** SET TASK **
Search the data below for the string "caption". Extract every line that contains it.

** GIVEN INFORMATION **
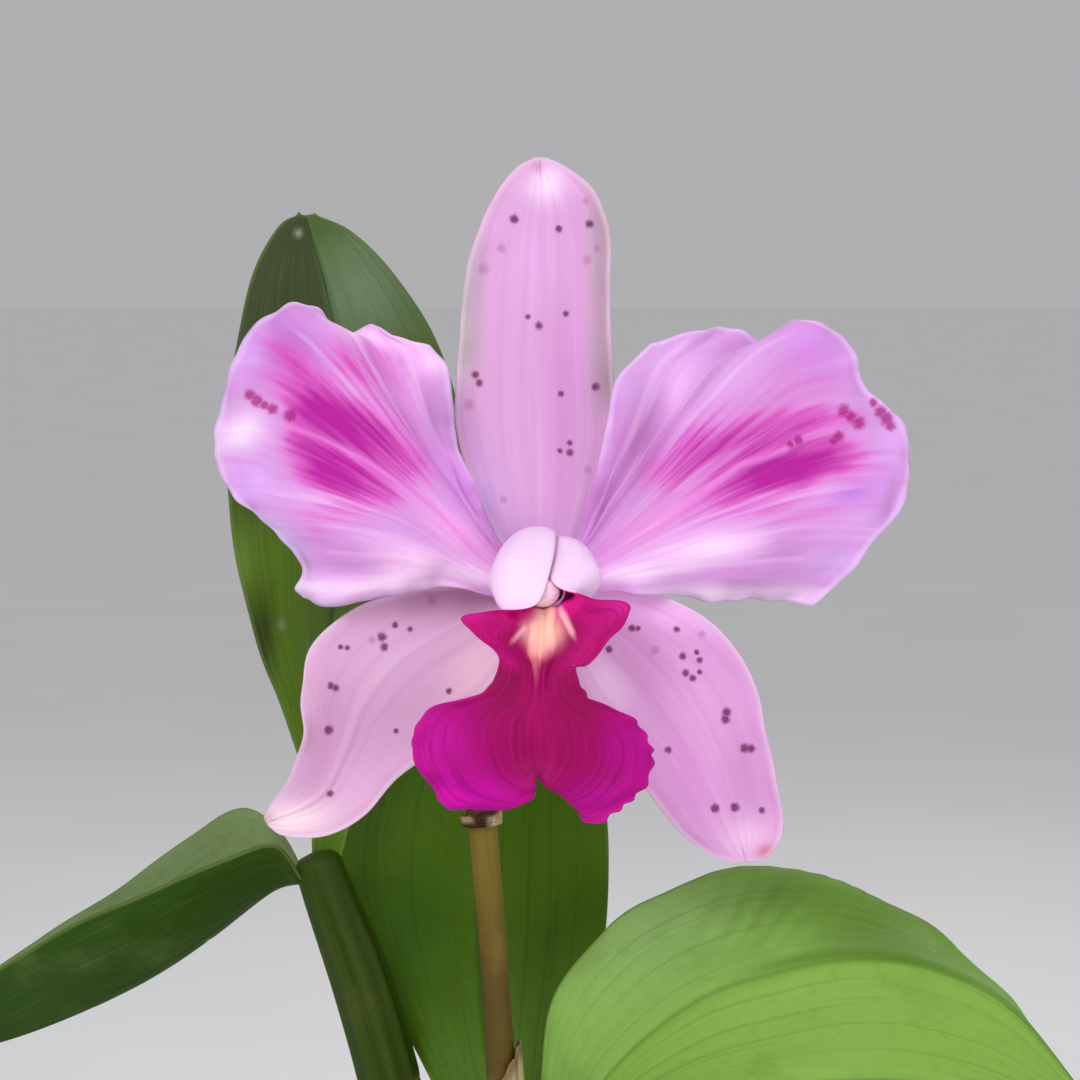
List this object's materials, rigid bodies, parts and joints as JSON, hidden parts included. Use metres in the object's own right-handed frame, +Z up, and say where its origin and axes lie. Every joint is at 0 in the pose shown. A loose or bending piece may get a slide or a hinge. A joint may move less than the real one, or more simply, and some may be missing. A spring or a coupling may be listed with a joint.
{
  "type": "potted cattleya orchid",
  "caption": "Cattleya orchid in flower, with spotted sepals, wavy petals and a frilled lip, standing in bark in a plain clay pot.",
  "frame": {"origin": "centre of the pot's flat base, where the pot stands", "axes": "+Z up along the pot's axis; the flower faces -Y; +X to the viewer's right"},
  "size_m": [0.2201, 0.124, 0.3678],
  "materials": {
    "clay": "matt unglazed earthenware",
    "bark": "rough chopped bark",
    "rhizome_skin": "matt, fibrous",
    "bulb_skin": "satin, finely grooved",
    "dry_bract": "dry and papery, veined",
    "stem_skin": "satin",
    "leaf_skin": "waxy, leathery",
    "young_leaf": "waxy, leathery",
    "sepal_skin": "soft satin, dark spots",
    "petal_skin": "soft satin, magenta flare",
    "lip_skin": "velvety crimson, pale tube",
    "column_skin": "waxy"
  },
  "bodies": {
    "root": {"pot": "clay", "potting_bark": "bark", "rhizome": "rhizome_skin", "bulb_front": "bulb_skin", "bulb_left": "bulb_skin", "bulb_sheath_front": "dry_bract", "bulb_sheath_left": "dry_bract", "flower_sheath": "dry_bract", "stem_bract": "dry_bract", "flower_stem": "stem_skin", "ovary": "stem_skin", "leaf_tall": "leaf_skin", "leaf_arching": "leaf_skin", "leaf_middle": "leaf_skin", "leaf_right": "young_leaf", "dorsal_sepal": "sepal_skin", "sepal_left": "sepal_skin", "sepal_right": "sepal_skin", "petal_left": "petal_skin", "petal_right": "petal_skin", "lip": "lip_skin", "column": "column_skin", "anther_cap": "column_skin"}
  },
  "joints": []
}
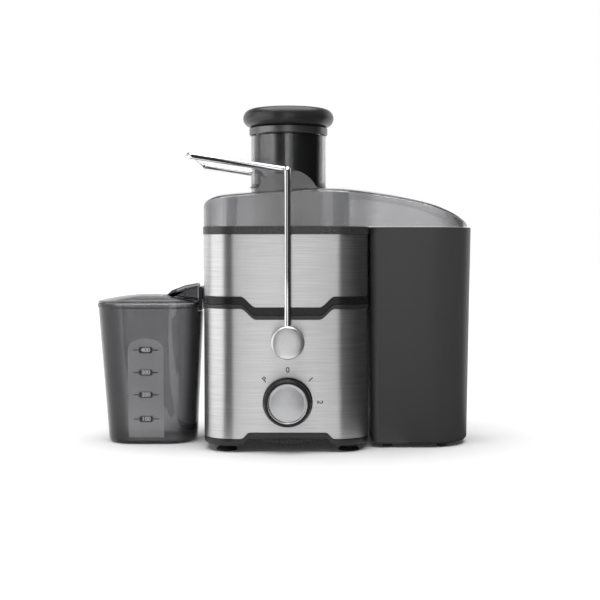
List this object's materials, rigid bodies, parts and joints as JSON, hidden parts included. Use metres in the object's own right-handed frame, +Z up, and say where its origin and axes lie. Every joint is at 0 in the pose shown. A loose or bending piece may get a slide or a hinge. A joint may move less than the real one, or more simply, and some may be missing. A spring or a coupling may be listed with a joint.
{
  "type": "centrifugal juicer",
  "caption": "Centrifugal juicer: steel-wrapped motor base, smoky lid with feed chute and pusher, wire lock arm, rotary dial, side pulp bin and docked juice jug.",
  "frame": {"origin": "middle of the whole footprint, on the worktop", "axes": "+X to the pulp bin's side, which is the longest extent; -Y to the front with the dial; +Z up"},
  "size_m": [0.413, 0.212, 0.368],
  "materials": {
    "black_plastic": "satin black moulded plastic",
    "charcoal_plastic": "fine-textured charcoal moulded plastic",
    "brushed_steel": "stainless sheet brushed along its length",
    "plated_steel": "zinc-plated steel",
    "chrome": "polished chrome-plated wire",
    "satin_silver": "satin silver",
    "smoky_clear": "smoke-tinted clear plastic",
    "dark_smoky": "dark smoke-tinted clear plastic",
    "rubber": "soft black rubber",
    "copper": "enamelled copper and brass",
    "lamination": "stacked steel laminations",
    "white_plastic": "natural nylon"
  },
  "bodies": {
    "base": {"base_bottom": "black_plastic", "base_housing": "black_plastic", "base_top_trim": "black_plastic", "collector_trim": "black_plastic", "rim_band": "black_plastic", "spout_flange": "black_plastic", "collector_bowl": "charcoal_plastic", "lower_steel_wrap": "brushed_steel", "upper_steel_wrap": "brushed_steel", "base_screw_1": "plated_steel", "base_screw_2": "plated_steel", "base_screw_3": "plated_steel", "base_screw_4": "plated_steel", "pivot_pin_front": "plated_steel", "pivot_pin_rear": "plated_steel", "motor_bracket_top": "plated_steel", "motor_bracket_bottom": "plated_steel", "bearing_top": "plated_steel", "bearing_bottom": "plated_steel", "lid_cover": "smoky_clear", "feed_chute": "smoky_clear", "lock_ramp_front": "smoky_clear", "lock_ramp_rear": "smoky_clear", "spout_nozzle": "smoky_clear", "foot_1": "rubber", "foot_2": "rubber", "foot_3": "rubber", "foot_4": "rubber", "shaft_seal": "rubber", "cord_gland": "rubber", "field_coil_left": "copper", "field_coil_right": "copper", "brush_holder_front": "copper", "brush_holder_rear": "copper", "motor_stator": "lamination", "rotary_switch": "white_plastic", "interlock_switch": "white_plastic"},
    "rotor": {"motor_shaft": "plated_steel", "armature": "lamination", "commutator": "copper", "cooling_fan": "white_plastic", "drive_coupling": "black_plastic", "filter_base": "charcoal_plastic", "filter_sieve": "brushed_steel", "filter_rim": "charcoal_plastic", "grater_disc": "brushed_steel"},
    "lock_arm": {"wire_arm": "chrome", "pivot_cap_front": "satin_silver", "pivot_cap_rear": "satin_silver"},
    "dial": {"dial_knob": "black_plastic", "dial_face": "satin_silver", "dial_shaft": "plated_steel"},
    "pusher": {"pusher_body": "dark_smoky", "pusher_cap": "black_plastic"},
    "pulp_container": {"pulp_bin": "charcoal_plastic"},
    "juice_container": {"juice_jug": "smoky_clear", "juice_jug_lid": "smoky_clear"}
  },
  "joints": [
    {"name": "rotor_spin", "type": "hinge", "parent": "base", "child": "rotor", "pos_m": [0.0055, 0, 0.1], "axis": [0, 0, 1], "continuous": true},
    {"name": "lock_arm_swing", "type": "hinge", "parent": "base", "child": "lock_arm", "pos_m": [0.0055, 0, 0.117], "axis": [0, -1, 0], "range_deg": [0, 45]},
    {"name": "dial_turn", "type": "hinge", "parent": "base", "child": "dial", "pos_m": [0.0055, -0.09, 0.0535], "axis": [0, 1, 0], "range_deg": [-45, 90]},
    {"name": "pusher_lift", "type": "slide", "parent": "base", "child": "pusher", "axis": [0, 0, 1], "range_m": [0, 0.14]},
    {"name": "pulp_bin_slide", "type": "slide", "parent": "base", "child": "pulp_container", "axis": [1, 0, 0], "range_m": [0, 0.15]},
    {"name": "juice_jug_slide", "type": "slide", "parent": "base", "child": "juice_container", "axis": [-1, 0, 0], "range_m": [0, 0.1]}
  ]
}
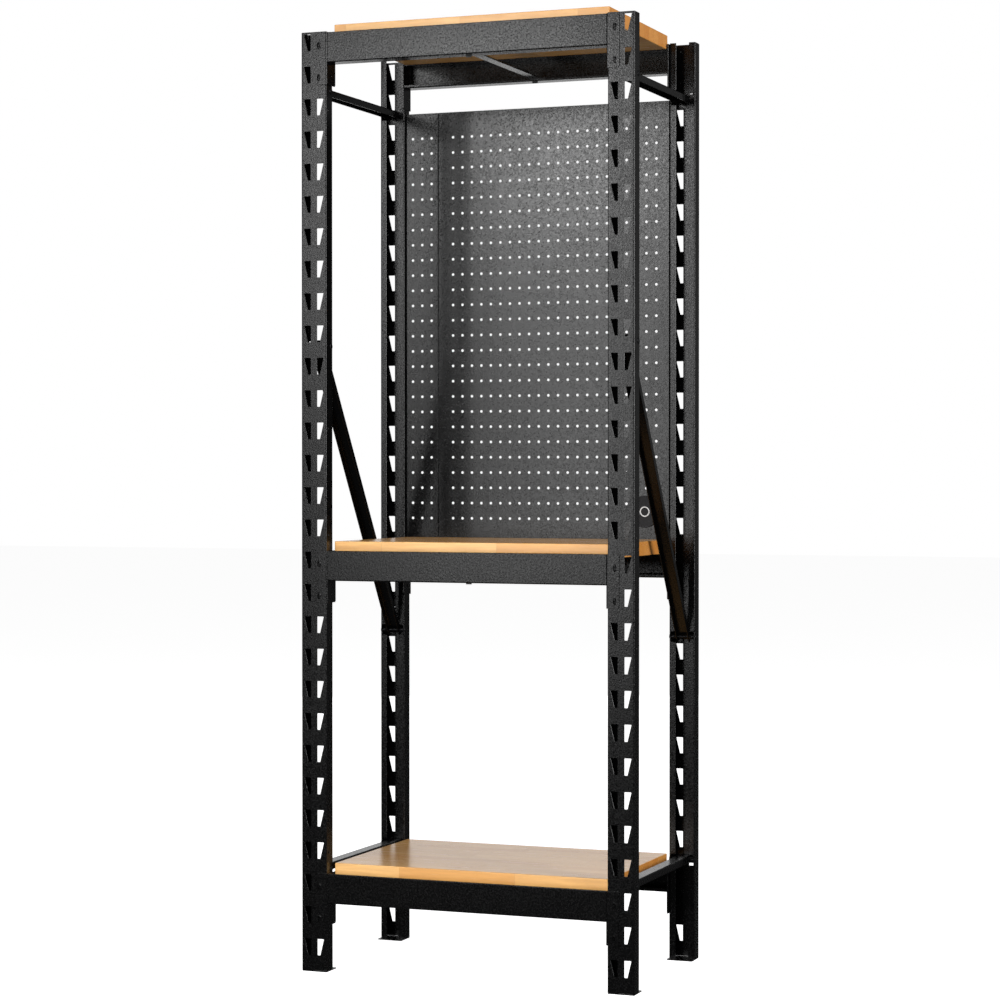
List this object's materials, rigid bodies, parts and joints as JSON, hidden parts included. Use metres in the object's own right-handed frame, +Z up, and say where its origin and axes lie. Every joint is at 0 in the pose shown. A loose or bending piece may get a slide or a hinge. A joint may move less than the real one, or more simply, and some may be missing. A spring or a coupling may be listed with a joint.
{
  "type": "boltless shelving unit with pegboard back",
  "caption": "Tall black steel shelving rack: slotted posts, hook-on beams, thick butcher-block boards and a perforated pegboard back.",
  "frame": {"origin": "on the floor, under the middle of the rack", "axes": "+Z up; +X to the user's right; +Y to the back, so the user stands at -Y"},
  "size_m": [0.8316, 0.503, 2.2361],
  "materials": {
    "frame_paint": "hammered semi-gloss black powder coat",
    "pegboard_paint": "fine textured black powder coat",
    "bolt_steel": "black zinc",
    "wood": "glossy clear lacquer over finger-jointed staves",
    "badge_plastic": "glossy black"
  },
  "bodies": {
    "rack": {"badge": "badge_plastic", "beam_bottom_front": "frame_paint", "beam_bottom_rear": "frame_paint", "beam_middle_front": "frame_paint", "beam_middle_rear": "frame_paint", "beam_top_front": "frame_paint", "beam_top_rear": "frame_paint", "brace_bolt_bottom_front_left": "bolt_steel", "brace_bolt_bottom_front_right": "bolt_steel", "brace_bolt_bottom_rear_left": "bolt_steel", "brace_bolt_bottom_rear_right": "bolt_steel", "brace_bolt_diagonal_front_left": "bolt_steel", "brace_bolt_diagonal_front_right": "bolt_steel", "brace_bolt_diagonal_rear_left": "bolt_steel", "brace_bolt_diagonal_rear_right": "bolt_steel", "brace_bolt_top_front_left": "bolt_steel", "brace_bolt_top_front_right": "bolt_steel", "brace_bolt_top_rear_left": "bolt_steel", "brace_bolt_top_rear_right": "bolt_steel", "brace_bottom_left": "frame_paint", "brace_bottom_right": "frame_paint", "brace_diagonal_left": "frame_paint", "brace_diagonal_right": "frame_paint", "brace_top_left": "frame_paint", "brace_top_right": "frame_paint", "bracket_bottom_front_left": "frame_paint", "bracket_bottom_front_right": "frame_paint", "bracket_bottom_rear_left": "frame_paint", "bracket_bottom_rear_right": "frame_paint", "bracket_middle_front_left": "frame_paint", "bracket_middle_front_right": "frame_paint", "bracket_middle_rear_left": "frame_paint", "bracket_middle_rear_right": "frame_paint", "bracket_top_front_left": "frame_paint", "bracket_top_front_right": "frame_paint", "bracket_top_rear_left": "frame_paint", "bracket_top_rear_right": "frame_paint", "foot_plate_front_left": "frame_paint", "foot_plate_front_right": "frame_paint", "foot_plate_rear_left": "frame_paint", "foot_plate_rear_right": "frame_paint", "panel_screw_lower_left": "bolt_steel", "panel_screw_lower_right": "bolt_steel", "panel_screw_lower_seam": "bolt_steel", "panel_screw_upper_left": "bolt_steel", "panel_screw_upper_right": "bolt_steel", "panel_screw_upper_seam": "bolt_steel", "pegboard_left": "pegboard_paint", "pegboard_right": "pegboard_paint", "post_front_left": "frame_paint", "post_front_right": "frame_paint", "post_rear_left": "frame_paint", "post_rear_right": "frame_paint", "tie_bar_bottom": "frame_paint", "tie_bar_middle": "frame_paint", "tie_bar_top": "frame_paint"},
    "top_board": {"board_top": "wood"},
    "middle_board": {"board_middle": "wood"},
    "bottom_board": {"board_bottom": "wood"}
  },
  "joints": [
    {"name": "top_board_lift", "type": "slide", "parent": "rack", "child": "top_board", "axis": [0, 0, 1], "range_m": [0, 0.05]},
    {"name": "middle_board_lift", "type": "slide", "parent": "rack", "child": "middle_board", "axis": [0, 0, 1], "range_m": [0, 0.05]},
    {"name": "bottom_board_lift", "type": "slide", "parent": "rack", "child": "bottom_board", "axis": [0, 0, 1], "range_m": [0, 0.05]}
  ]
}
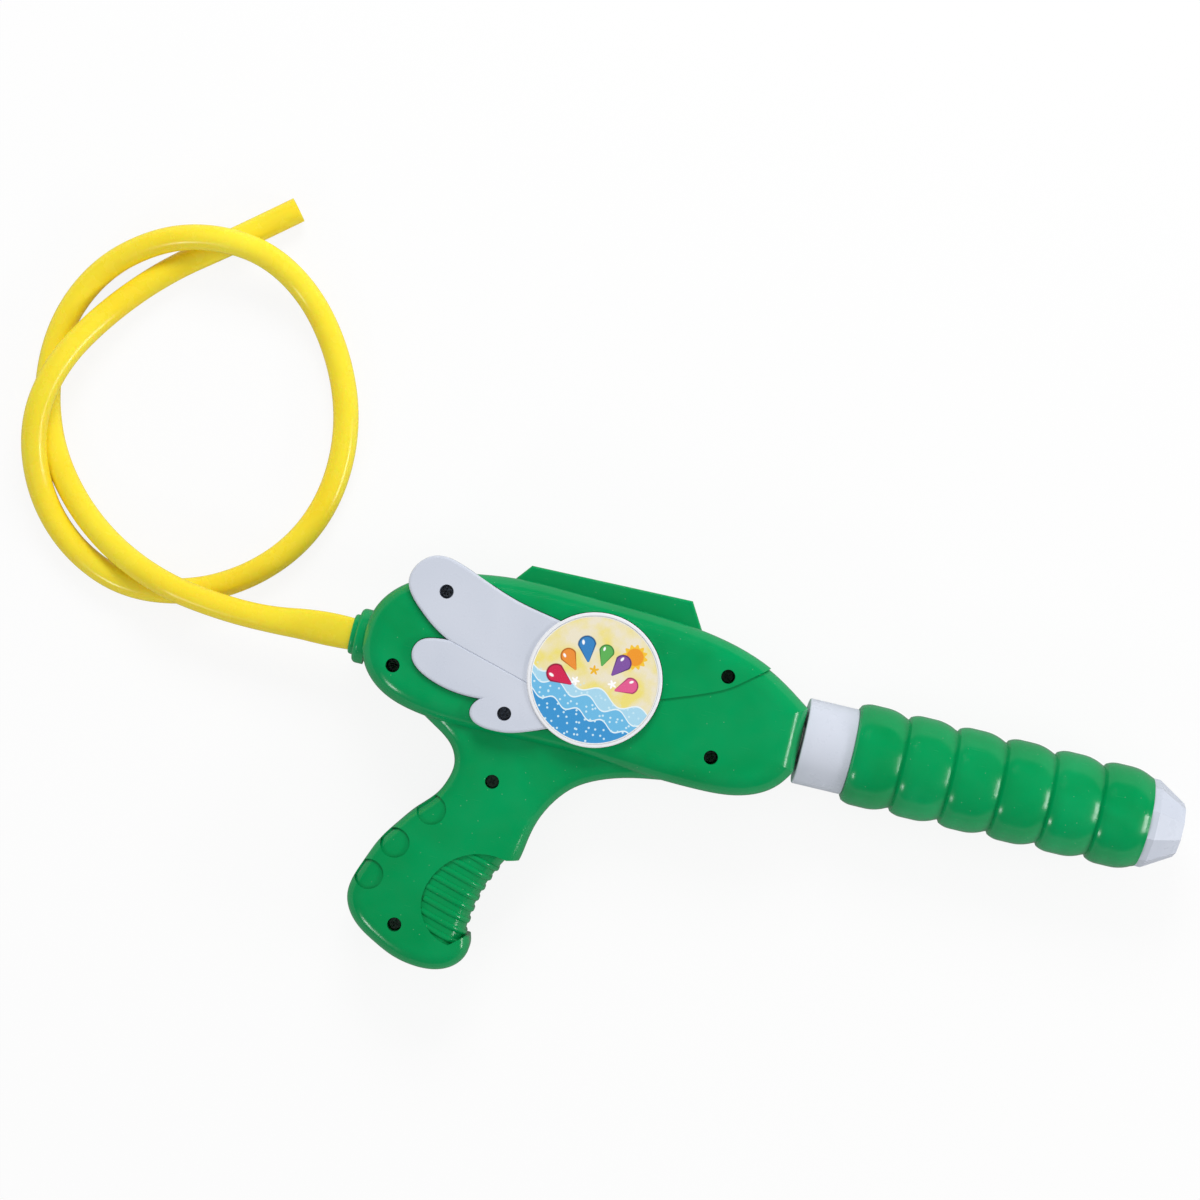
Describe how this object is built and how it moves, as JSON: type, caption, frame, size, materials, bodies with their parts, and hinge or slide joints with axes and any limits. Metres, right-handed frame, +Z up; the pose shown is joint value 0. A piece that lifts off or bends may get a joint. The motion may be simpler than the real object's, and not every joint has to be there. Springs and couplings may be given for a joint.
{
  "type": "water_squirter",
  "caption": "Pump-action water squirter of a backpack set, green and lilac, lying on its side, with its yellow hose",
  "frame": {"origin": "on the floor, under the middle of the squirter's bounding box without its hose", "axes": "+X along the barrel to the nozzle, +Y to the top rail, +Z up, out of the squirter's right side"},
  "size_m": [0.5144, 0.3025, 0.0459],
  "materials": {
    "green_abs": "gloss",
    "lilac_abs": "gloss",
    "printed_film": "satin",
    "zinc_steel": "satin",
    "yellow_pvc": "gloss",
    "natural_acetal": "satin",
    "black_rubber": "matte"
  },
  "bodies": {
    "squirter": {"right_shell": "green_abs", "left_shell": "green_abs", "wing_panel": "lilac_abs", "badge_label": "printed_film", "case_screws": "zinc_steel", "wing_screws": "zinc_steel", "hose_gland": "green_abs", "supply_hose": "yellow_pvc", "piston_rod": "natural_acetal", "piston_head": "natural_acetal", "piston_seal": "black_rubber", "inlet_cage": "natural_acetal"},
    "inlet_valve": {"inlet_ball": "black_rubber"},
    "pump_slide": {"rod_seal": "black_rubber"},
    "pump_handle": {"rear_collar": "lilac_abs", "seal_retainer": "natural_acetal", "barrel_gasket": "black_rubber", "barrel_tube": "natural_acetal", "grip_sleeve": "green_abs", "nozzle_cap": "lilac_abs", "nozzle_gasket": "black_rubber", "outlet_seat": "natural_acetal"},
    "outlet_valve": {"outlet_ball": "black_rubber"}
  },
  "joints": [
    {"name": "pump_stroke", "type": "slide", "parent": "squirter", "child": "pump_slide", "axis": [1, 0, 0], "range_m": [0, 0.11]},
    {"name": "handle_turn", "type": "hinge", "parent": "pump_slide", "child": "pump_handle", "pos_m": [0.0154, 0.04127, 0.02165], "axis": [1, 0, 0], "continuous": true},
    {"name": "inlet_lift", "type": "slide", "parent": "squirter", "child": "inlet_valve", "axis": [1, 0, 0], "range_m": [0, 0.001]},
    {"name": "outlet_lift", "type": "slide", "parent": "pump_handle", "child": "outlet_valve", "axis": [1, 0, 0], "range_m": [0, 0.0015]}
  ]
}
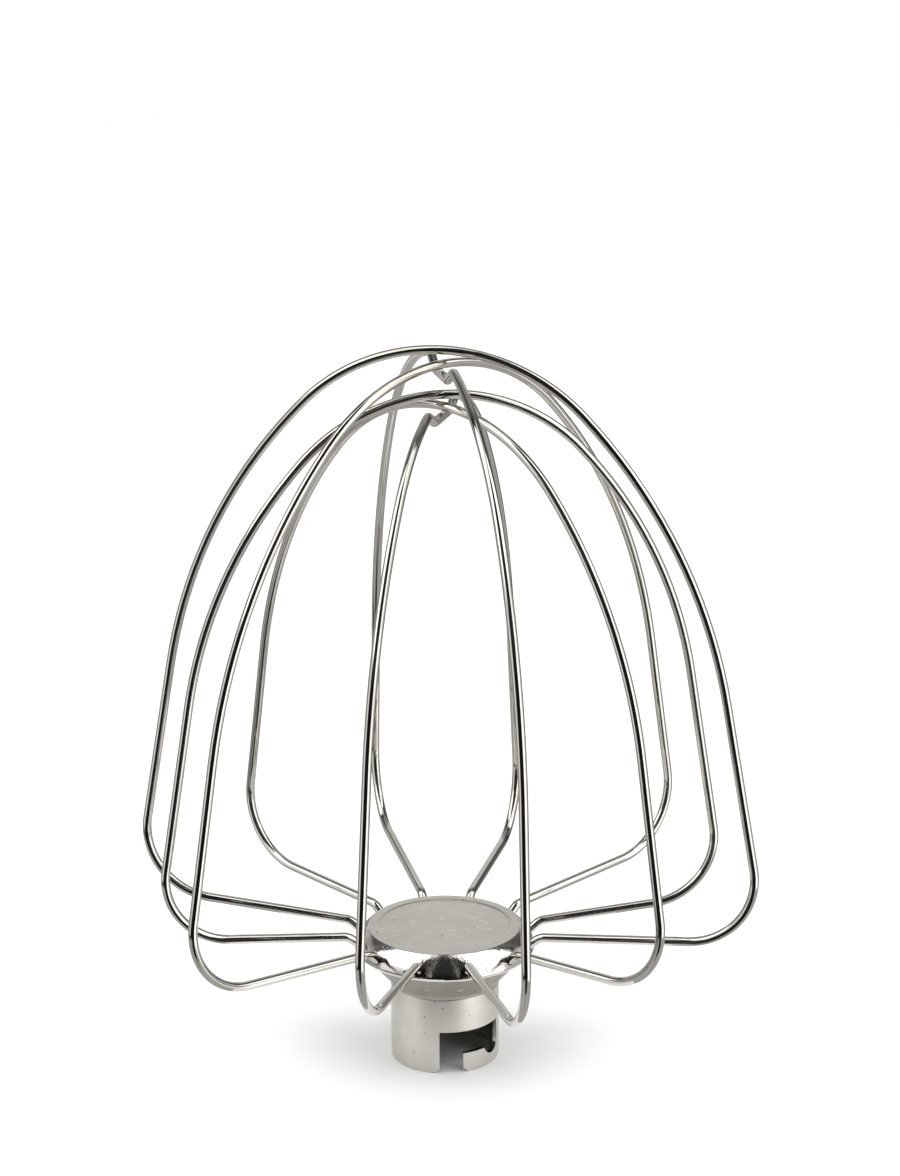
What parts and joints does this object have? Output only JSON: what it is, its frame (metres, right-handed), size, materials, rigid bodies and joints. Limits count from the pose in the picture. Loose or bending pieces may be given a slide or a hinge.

** SOLUTION TO THE EXERCISE **
  "caption": "Cattleya orchid in flower, with spotted sepals, wavy petals and a frilled lip, standing in bark in a plain clay pot.",
  "caption": "Centrifugal juicer: steel-wrapped motor base, smoky lid with feed chute and pusher, wire lock arm, rotary dial, side pulp bin and docked juice jug.",
  "caption": "Tall black steel shelving rack: slotted posts, hook-on beams, thick butcher-block boards and a perforated pegboard back.",
Describe how this object is built and how it moves, as JSON: type, caption, frame, size, materials, bodies with their parts, and hinge or slide joints with axes and any limits. Metres, right-handed frame, +Z up; the pose shown is joint value 0. A piece that lifts off or bends may get a joint. The motion may be simpler than the real object's, and not every joint has to be there. Springs and couplings may be given for a joint.
  "caption": "Pump-action water squirter of a backpack set, green and lilac, lying on its side, with its yellow hose",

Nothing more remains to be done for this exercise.